Global greenhouse gas emissions are on track to cause temperature increases of +3°C or more, a situation that climate experts call the “hothouse scenario”. The latest report by Finance Watch “sounds the alarm” on underestimating the economic losses of climate events and makes recommendations to improve macroprudential policy.
The report acknowledges that while policymakers agree that climate risk is a systemic threat to banks, but that existing macroprudential tools are poorly suited to managing that risk. As a solution, the authors recommend a loan-to-value (LTV) macroprudential tool.
The tool would see a capital surcharge triggered once a certain threshold of climate-related risk is reached. The LTV threshold would be set in proportion to the amount of fossil fuels a bank is exposed to that can be safely exploited within the carbon budget for a given temperature increase.

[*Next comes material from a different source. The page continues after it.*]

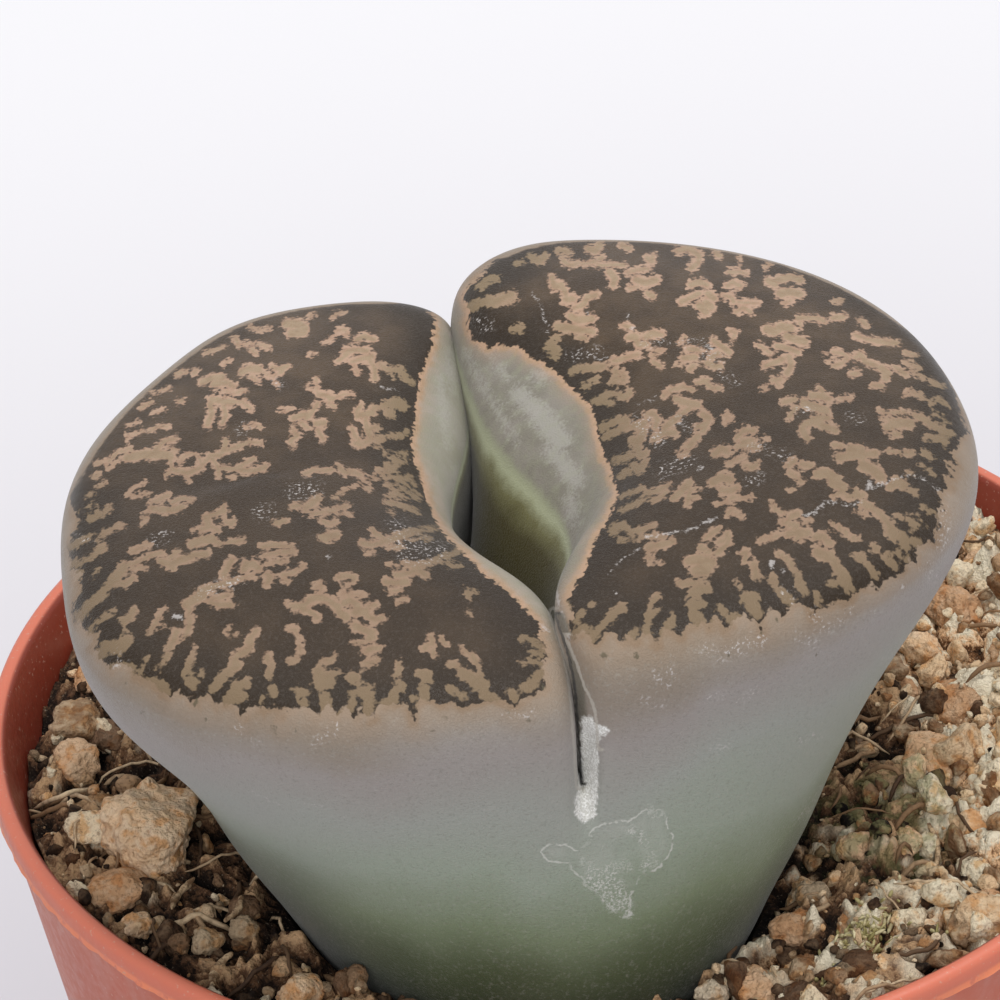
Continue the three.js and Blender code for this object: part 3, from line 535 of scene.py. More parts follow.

According to Finance Watch, the tool has been used in the real estate market, proving effective at managing risks and improving the quality of mortgage loan portfolios and bank capitalisation.

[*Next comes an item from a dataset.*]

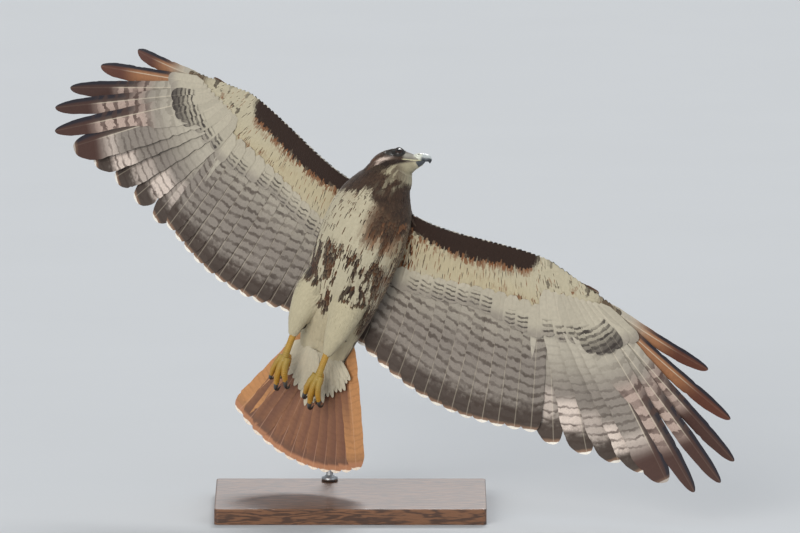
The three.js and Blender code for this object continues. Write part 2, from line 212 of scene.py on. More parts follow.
def tidy(mesh, mergeAt=0.0):
    bm = bmesh.new()
    bm.from_mesh(mesh)
    if mergeAt:
        bmesh.ops.remove_doubles(bm, verts=bm.verts, dist=mergeAt)
    bmesh.ops.recalc_face_normals(bm, faces=bm.faces)
    bm.to_mesh(mesh)
    bm.free()
    mesh.polygons.foreach_set("use_smooth", np.ones(len(mesh.polygons), bool))
    mesh.update()


def place(name, mesh, material=None):
    piece = bpy.data.objects.new(name, mesh)
    scene.collection.objects.link(piece)
    if material:
        mesh.materials.append(material)
    return piece


def baked(piece):
    bpy.context.view_layer.update()
    evaluated = piece.evaluated_get(bpy.context.evaluated_depsgraph_get())
    mesh = bpy.data.meshes.new_from_object(evaluated)
    piece.modifiers.clear()
    old = piece.data
    piece.data = mesh
    bpy.data.meshes.remove(old)
    return mesh


def coordinates(mesh):
    flat = np.zeros(len(mesh.vertices) * 3, np.float32)
    mesh.vertices.foreach_get("co", flat)
    return flat.reshape(-1, 3).astype(float)


def normalsOf(mesh):
    flat = np.zeros(len(mesh.vertices) * 3, np.float32)
    mesh.vertex_normals.foreach_get("vector", flat)
    return flat.reshape(-1, 3).astype(float)


def vectorsOf(mesh, name):
    flat = np.zeros(len(mesh.vertices) * 3, np.float32)
    mesh.attributes[name].data.foreach_get("vector", flat)
    return flat.reshape(-1, 3)


# Thin vanes are lit like the soft surface they make together, not like rods of their own
def shadedLike(mesh, normals, share):
    mesh.polygons.foreach_set("use_smooth", np.ones(len(mesh.polygons), bool))
    own = normalsOf(mesh)
    mesh.normals_split_custom_set_from_vertices(unit(own * (1 - share) + normals * share).tolist())


def setAttribute(mesh, name, kind, values):
    layer = mesh.attributes.new(name, kind, "POINT")
    key = {"FLOAT": "value", "FLOAT_COLOR": "color"}.get(kind, "vector")
    if kind == "FLOAT_COLOR":
        values = np.hstack([values, np.ones((len(values), 1))])
    layer.data.foreach_set(key, np.ascontiguousarray(values, np.float32).ravel())


# The wing laid flat (x along the body, s outwards) and the surface it is bent to
wing = {
    "height": 20,
    "rootHalfWidth": 40,
    "armSlope": 3.7,
    "handSlope": 13,
    "wristSpan": (175, 295),
    "tipCurl": 4,
    "tipSpan": (420, 570),
    "camber": (13, 5),
    "trailingEdge": -158,
    "fleshEnd": 382,
}


def slopeAt(s):
    curl = wing["tipCurl"] * np.clip((s - wing["tipSpan"][0]) / np.ptp(wing["tipSpan"]), 0, 1)
    slope = lerp(wing["armSlope"], wing["handSlope"], smooth(s, *wing["wristSpan"])) + curl
    return np.radians(np.where(s < wing["rootHalfWidth"], 0, slope))


spanStep = 5
spanPlaces = np.arange(0, 701, spanStep)
spanSlopes = slopeAt(spanPlaces[:-1] + spanStep / 2)
spanY = np.concatenate([[0], np.cumsum(spanStep * np.cos(spanSlopes))])
spanZ = wing["height"] + np.concatenate([[0], np.cumsum(spanStep * np.sin(spanSlopes))])


def leadingEdge(s):
    return 65 + 33 * smooth(s, 60, 268) - 42 * np.clip((s - 268) / 210, 0, 1)


def fleshRear(s):
    return lerp(-34, 14, smooth(s, 40, 262)) + 46 * smooth(s, 290, 390)


def fleshDepth(s):
    return lerp(27, 15, smooth(s, 45, 240)) * lerp(1, 0.42, smooth(s, 270, 385))


def wingPoint(side, x, s, h):
    x, s, h = np.broadcast_arrays(np.asarray(x, float), s, h)
    front = leadingEdge(s)
    share = np.clip((front - x) / (front - wing["trailingEdge"]), 0, 1)
    rise = h + 4 * share * (1 - share) * lerp(*wing["camber"], smooth(s, *wing["wristSpan"]))
    slope = slopeAt(s)
    y = np.interp(s, spanPlaces, spanY) - rise * np.sin(slope)
    z = np.interp(s, spanPlaces, spanZ) + rise * np.cos(slope)
    return np.stack([x, side * y, z], axis=-1)


def tailPoint(side, x, s, h):
    x, s, h = np.broadcast_arrays(np.asarray(x, float), s, h)
    return np.stack([x, s, 11 + h - s * s * 0.0009], axis=-1)


def wingFlesh(side, start, end, rings, around, inset):
    s = np.linspace(start, end, rings)[:, None]
    angle = (np.arange(around) * 2 * np.pi / around)[None, :]
    share = (1 - np.cos(angle)) / 2
    x = lerp(leadingEdge(s) - inset, fleshRear(s) + inset, share)
    thick = fleshDepth(s) * 1.9 * (np.sqrt(share) - share) + 2.2 * share
    h = np.sign(np.sin(angle)) * np.maximum(thick / 2 - inset * 0.7, 0.9) * np.abs(np.sin(angle)) ** 0.3
    points = wingPoint(side, x, s, h).reshape(-1, 3)
    poles = [wingPoint(side, lerp(leadingEdge(e), fleshRear(e), 0.4), e + k, 0.0)
             for e, k in ((start, -1), (end, 1))]
    return np.vstack([points, poles]), ringFaces(rings, around)


# Body forms, the same as the solids but finer. Sizes are half width, height and depth.
body = {
    "trunk": [(-252, 4.6, 11.2), (-232, 4, 10), (-190, 2, 6), (-145, 0, 2), (-98, 0, 0),
              (-48, 0, 0), (2, 0, 0), (48, 1, 0), (82, 2, 0), (102, 3, 1)],
    "trunkSizes": [(12, 3.4, 4.6), (22, 7, 9), (34, 13, 17), (46, 23, 28), (56, 33, 42),
                   (62, 42, 52), (64, 46, 56), (60, 44, 51), (46, 34, 38), (24, 16, 18)],
    "neck": [(58, 1, 0), (84, 3, 1), (104, 7, 3), (121, 10, 7)],
    "neckSizes": [(47, 37, 44), (41, 34, 38), (35, 30, 33), (26, 24, 25)],
    "head": [(-38, 0, 1), (-32, 0, 0), (-20, 0, -1), (-6, 0, -1),
             (8, 0, -2), (20, 0, -3), (29, 0, -4), (35, 0, -4)],
    "headSizes": [(8, 8, 9), (16, 15, 16), (23, 21, 22), (25, 23, 25),
                  (22.5, 22, 23), (16, 16, 18), (10.5, 11, 12), (6.5, 8, 7)],
    "thigh": [(-58, 26, -22), (-92, 31, -30), (-128, 32, -37), (-154, 31, -38.5), (-162, 31, -38.5)],
    "thighSizes": [(20, 18, 20), (25, 22, 22), (18, 16, 15), (10, 9, 8.5), (6, 6, 5.5)],
}
coatDepth = {"trunk": 3.2, "neck": 3.2, "head": 1.5, "thigh": 2.8, "wing": 1.6}
eyeSize = {"x": 9, "y": 12.6, "z": 4, "radius": 9.2}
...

“Limits like this have improved the probability of default on loan repayments, as well as the financial loss for a financial institution if a borrower defaults,” the report says.
The report also says that 97% of the world’s fossil fuel reserves would have to be left in the ground if humanity wants to limit global warming to 1.5°C with an 83% probability. The report recommends taking a 2°C global warming reference and setting the LTV limit at 100%. Finance Watch estimates that the LTV ratio is currently extremely high at 437% and as a practical risk management solution suggests a 12% capital requirement for the part of existing fossil fuel assets that will become stranded.

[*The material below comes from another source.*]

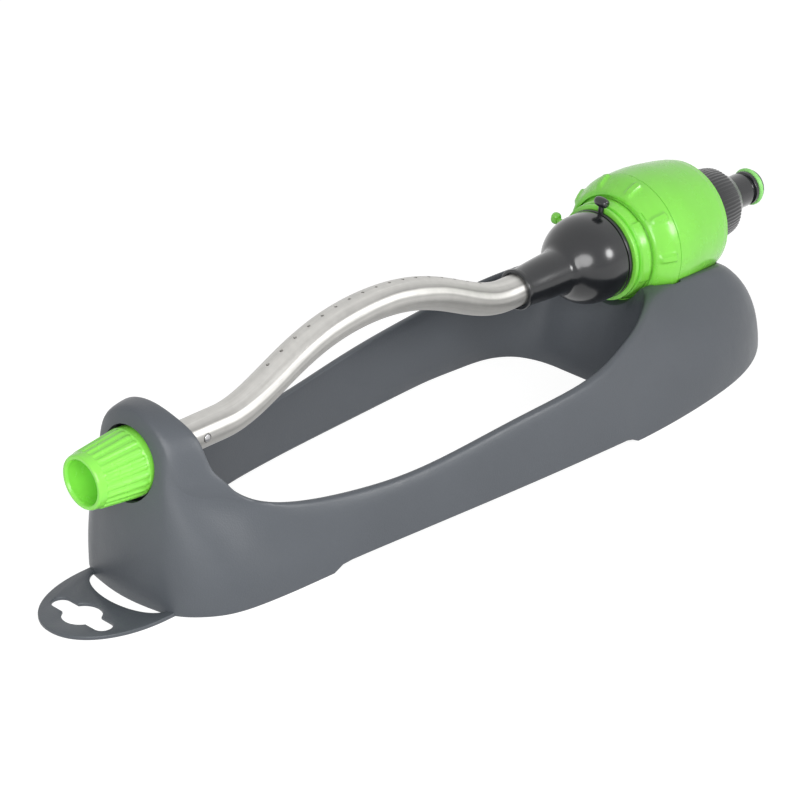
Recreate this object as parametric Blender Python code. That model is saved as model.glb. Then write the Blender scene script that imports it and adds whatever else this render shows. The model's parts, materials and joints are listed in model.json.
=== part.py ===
"""Oscillating lawn sprinkler: a moulded ring base carries a bent spray tube between a front post and a
water motor. Sizes are in millimetres and become metres where a mesh is made. X runs along the spray tube
towards the hose, Y across it and Z up. Places along X are counted from the motor's parting line until the
frames set them."""

import math

import bmesh
import bpy
from mathutils import Matrix, Vector

MM = 0.001

# Fits
GAP = 0.35
SHAFT_GAP = 0.35
WALL = 2.4
HAND_GAP = 1.5

# Spray axis
AXIS_HEIGHT = 62.7

# Spray tube
TUBE_RADIUS = 7.7
TUBE_WALL = 1.0
TUBE_FRONT_X = -312.0
TUBE_REAR_X = -64.0
ARCH_START_X = -268.5
ARCH_END_X = -90.7
ARCH_RISE = 24.3
ARCH_SKEW = 0.275
NOZZLE_COUNT = 17
NOZZLE_PITCH = 8.2
NOZZLE_FIRST_X = -239.2
NOZZLE_RADIUS = 0.6

# Front journal, its pin and the end cap
JOURNAL_REAR_X = -277.0
JOURNAL_BORE_RADIUS = 3.5
JOURNAL_FLANGE = 2.0
STUB_LENGTH = 10.0
STUB_RADIUS = 7.2
PIN_X = -281.5
PIN_RADIUS = 1.7
CAP_TIP_X = -344.5
CAP_TIP_RADIUS = 12.3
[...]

The proposed LTV tool would combine borrower-based and capital-based features, activating the capital feature in direct proportion to the additional systemic risk caused by the loan. It would follow transparent rules and metrics and focus on the highest-emitting activities at risk of stranding.
In addition, the report recommends making the EU’s one-off scenario analysis “useful”. The scenario analysis sought to anticipate shocks to the financial system that could imperil financial institutions, the financial system, or the EU’s ability to achieve its climate goals, as well as react quickly to any such adverse shocks.
The report claims that done well, this analysis can provide actors in the financial sector with credible information with which to make decisions in a hothouse world. However, the current time horizon of 2030 set for this exercise undermines its objective. While the frequency of extreme weather events is increasing, the risk of fossil fuel assets becoming stranded and a subsequent economic collapse will not materialise by 2030.
The report also recommends quantifying stranded fossil fuel asset exposures and extending the current 2030 time horizon in line with the increasing likelihood that economic activity will begin to collapse in 2050, before accelerating to catastrophic levels between 2060 and 2080.